Job
Exactly repeat the lines starting at the one that holds "profile = Plane(path" and ending at the one that holds "obj.matrix_parent_inverse = Matrix.Identity(4)". Both end lines count; leave out everything else.

Collected data
──────
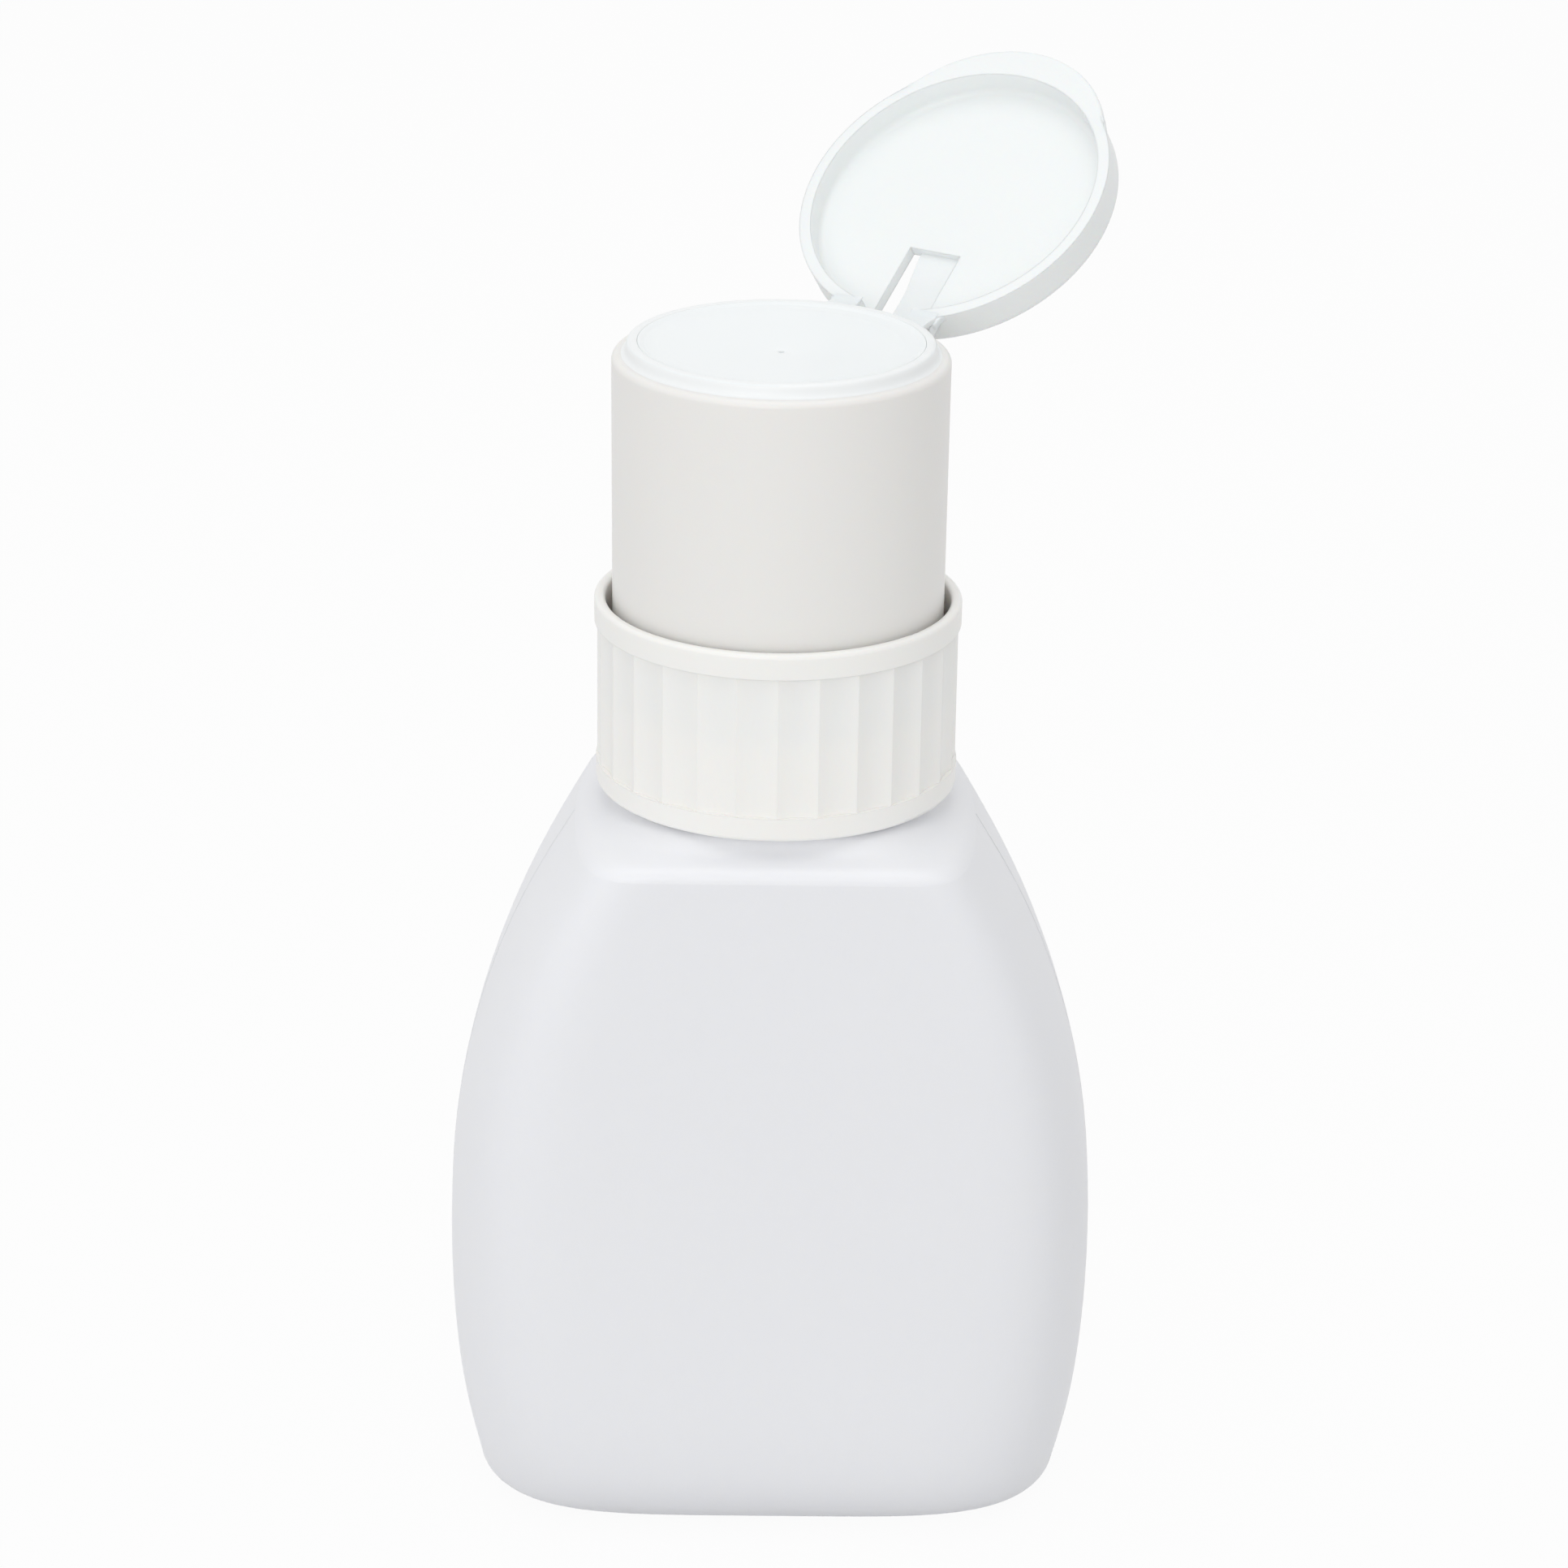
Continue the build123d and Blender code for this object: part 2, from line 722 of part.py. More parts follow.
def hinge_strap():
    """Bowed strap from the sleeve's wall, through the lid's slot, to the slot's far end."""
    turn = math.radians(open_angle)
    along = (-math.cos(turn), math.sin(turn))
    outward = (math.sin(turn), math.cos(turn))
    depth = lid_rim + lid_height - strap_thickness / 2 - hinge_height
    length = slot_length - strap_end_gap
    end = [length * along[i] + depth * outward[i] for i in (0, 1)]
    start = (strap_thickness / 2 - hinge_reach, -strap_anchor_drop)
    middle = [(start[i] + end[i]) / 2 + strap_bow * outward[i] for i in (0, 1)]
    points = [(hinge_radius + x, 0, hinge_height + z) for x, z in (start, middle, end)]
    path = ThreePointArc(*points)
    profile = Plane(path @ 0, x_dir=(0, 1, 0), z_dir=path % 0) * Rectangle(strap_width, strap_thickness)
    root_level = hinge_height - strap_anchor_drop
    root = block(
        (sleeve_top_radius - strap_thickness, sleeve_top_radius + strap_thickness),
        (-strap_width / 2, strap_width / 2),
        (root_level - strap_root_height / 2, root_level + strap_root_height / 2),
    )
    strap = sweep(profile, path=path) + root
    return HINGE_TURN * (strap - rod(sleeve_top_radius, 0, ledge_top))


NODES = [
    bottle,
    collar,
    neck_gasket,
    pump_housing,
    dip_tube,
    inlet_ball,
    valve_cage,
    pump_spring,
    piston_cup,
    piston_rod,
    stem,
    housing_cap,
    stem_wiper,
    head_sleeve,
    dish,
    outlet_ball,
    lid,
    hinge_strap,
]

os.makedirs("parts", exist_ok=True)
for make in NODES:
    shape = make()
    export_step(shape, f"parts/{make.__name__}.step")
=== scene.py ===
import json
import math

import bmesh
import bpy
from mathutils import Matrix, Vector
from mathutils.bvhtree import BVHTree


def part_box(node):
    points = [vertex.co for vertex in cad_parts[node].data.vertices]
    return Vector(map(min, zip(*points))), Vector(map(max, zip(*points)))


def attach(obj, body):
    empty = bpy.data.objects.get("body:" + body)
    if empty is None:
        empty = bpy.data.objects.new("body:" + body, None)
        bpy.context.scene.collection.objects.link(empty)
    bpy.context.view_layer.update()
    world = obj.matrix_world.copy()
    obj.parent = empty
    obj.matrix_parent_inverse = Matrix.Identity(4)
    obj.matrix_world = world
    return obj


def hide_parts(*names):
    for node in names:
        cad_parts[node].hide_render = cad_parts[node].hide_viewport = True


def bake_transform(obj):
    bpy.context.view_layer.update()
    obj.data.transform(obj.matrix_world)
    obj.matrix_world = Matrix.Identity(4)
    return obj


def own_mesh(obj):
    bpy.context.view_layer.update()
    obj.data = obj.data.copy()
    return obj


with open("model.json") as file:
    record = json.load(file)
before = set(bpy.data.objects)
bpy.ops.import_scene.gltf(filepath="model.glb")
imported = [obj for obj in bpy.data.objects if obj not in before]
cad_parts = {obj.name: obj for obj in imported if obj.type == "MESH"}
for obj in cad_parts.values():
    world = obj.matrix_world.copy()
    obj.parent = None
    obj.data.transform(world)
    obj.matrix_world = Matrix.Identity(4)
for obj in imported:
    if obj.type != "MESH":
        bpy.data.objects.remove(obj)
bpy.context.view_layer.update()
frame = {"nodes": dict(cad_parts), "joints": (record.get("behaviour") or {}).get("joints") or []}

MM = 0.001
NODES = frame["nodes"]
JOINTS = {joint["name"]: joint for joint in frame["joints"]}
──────
Written answer
    profile = Plane(path @ 0, x_dir=(0, 1, 0), z_dir=path % 0) * Rectangle(strap_width, strap_thickness)
    root_level = hinge_height - strap_anchor_drop
    root = block(
        (sleeve_top_radius - strap_thickness, sleeve_top_radius + strap_thickness),
        (-strap_width / 2, strap_width / 2),
        (root_level - strap_root_height / 2, root_level + strap_root_height / 2),
    )
    strap = sweep(profile, path=path) + root
    return HINGE_TURN * (strap - rod(sleeve_top_radius, 0, ledge_top))


NODES = [
    bottle,
    collar,
    neck_gasket,
    pump_housing,
    dip_tube,
    inlet_ball,
    valve_cage,
    pump_spring,
    piston_cup,
    piston_rod,
    stem,
    housing_cap,
    stem_wiper,
    head_sleeve,
    dish,
    outlet_ball,
    lid,
    hinge_strap,
]

os.makedirs("parts", exist_ok=True)
for make in NODES:
    shape = make()
    export_step(shape, f"parts/{make.__name__}.step")
=== scene.py ===
import json
import math

import bmesh
import bpy
from mathutils import Matrix, Vector
from mathutils.bvhtree import BVHTree


def part_box(node):
    points = [vertex.co for vertex in cad_parts[node].data.vertices]
    return Vector(map(min, zip(*points))), Vector(map(max, zip(*points)))


def attach(obj, body):
    empty = bpy.data.objects.get("body:" + body)
    if empty is None:
        empty = bpy.data.objects.new("body:" + body, None)
        bpy.context.scene.collection.objects.link(empty)
    bpy.context.view_layer.update()
    world = obj.matrix_world.copy()
    obj.parent = empty
    obj.matrix_parent_inverse = Matrix.Identity(4)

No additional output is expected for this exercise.